**WRITTEN INSTRUCTION**
In the entries that follow, the first line to write out is the one containing "hold the lid", and the last is the one containing "bpy.context.scene.collection.objects.link(empty)". Reproduce that stretch exactly, with nothing before or after it.

**DATA SHOWN**
* * * *

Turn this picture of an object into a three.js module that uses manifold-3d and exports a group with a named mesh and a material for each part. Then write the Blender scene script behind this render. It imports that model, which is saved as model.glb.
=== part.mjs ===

* * * *

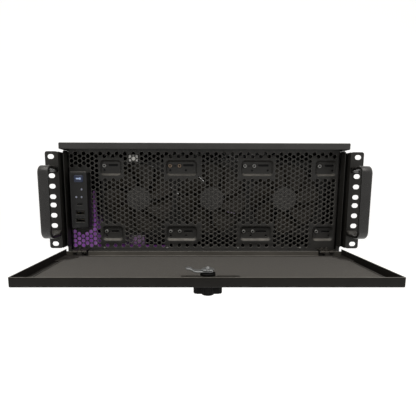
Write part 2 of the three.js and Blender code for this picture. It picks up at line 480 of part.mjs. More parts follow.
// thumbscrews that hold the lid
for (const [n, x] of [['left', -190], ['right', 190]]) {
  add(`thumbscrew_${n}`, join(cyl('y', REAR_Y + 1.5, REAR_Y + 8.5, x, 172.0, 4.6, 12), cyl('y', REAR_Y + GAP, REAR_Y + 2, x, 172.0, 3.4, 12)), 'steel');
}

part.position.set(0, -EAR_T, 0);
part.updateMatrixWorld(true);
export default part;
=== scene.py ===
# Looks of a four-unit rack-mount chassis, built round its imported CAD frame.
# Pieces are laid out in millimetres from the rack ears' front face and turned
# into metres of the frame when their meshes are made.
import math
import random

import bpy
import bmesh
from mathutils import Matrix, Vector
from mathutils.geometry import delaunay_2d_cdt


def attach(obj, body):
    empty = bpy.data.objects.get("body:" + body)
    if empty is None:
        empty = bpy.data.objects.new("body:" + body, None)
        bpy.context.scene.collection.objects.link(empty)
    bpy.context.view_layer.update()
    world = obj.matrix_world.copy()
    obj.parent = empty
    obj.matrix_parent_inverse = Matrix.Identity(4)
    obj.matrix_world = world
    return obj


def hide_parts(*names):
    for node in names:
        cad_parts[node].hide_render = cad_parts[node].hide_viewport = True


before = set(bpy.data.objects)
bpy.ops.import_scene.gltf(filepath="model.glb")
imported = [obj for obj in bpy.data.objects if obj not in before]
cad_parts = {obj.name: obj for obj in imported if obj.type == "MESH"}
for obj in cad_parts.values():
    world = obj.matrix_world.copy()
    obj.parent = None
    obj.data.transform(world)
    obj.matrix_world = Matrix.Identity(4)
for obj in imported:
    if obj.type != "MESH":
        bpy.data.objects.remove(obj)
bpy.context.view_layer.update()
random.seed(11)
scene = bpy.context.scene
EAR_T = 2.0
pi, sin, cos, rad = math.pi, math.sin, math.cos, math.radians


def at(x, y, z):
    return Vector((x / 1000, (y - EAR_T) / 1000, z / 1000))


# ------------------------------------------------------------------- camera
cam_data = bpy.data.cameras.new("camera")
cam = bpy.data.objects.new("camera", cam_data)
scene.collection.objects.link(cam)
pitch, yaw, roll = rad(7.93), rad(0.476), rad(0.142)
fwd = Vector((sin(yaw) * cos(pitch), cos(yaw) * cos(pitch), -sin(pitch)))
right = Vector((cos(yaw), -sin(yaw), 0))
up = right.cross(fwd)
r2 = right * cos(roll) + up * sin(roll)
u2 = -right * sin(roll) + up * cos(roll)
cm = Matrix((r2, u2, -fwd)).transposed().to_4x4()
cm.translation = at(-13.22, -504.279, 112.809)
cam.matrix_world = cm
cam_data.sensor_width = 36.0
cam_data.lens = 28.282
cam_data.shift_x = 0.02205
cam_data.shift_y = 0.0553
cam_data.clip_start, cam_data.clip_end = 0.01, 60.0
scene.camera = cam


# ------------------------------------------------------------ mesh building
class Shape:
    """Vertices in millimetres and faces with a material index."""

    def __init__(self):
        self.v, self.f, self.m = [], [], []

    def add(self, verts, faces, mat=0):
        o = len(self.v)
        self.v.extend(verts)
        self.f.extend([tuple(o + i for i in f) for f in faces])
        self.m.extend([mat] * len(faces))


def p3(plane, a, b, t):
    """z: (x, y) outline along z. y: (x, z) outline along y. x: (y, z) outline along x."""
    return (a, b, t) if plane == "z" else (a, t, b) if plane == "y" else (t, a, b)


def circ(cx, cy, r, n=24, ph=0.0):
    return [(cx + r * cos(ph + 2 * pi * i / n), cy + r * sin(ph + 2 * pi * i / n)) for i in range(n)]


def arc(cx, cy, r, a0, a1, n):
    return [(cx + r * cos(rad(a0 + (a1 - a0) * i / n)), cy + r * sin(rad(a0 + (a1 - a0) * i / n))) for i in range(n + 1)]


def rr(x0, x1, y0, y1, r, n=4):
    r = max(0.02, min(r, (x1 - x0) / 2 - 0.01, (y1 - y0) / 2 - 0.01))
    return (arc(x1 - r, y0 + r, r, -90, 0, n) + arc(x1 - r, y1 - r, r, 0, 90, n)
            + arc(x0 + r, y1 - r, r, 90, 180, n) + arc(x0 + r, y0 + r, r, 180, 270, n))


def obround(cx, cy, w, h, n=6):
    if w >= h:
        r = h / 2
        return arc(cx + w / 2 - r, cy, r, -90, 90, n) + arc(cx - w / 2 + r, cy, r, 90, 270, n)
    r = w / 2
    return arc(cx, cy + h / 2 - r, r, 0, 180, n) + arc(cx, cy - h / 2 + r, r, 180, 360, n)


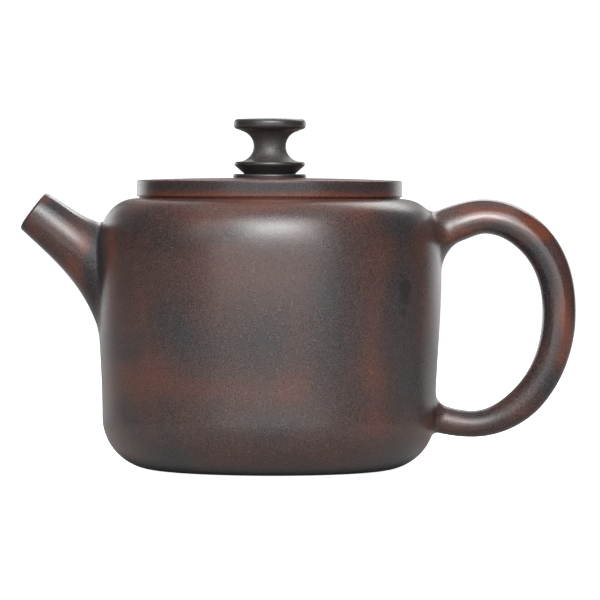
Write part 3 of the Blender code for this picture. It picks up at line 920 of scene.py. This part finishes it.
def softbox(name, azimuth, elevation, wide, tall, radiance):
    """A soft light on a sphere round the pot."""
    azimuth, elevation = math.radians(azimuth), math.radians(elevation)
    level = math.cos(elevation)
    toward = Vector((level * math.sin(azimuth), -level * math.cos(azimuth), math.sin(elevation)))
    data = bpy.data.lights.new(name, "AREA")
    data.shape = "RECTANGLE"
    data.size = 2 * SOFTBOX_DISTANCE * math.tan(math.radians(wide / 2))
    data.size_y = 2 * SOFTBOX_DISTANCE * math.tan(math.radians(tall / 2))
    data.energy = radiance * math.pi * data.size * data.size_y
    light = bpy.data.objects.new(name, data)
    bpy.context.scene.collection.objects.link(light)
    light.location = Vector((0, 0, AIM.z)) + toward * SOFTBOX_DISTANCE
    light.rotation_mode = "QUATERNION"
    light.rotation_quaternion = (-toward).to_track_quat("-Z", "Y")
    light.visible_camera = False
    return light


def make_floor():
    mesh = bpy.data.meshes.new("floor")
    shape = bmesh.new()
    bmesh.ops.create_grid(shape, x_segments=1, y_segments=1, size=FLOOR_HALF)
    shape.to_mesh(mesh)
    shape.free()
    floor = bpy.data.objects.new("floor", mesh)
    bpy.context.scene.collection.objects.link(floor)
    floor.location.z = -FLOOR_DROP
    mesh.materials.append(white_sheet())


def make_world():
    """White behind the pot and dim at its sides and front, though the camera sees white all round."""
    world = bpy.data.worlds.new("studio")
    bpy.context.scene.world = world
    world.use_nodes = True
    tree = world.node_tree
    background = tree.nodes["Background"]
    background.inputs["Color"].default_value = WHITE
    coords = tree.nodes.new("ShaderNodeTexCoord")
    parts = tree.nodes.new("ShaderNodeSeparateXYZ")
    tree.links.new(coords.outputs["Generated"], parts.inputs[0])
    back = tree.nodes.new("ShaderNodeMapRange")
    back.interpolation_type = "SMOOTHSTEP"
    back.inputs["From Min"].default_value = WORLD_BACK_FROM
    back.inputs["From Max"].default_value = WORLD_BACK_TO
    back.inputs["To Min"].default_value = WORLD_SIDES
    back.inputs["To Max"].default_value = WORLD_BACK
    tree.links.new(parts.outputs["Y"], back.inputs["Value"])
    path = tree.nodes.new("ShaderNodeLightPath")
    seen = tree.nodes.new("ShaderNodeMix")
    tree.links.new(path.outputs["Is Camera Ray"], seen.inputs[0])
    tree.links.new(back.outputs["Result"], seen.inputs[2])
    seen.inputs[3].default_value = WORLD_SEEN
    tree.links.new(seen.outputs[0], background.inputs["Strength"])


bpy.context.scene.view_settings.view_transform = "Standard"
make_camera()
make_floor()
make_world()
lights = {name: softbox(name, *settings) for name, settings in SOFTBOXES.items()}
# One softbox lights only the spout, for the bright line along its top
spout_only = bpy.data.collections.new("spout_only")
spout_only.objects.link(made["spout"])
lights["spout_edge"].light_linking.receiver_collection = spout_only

* * * *

**RESPONSE BELOW**
// thumbscrews that hold the lid
for (const [n, x] of [['left', -190], ['right', 190]]) {
  add(`thumbscrew_${n}`, join(cyl('y', REAR_Y + 1.5, REAR_Y + 8.5, x, 172.0, 4.6, 12), cyl('y', REAR_Y + GAP, REAR_Y + 2, x, 172.0, 3.4, 12)), 'steel');
}

part.position.set(0, -EAR_T, 0);
part.updateMatrixWorld(true);
export default part;
=== scene.py ===
# Looks of a four-unit rack-mount chassis, built round its imported CAD frame.
# Pieces are laid out in millimetres from the rack ears' front face and turned
# into metres of the frame when their meshes are made.
import math
import random

import bpy
import bmesh
from mathutils import Matrix, Vector
from mathutils.geometry import delaunay_2d_cdt


def attach(obj, body):
    empty = bpy.data.objects.get("body:" + body)
    if empty is None:
        empty = bpy.data.objects.new("body:" + body, None)
        bpy.context.scene.collection.objects.link(empty)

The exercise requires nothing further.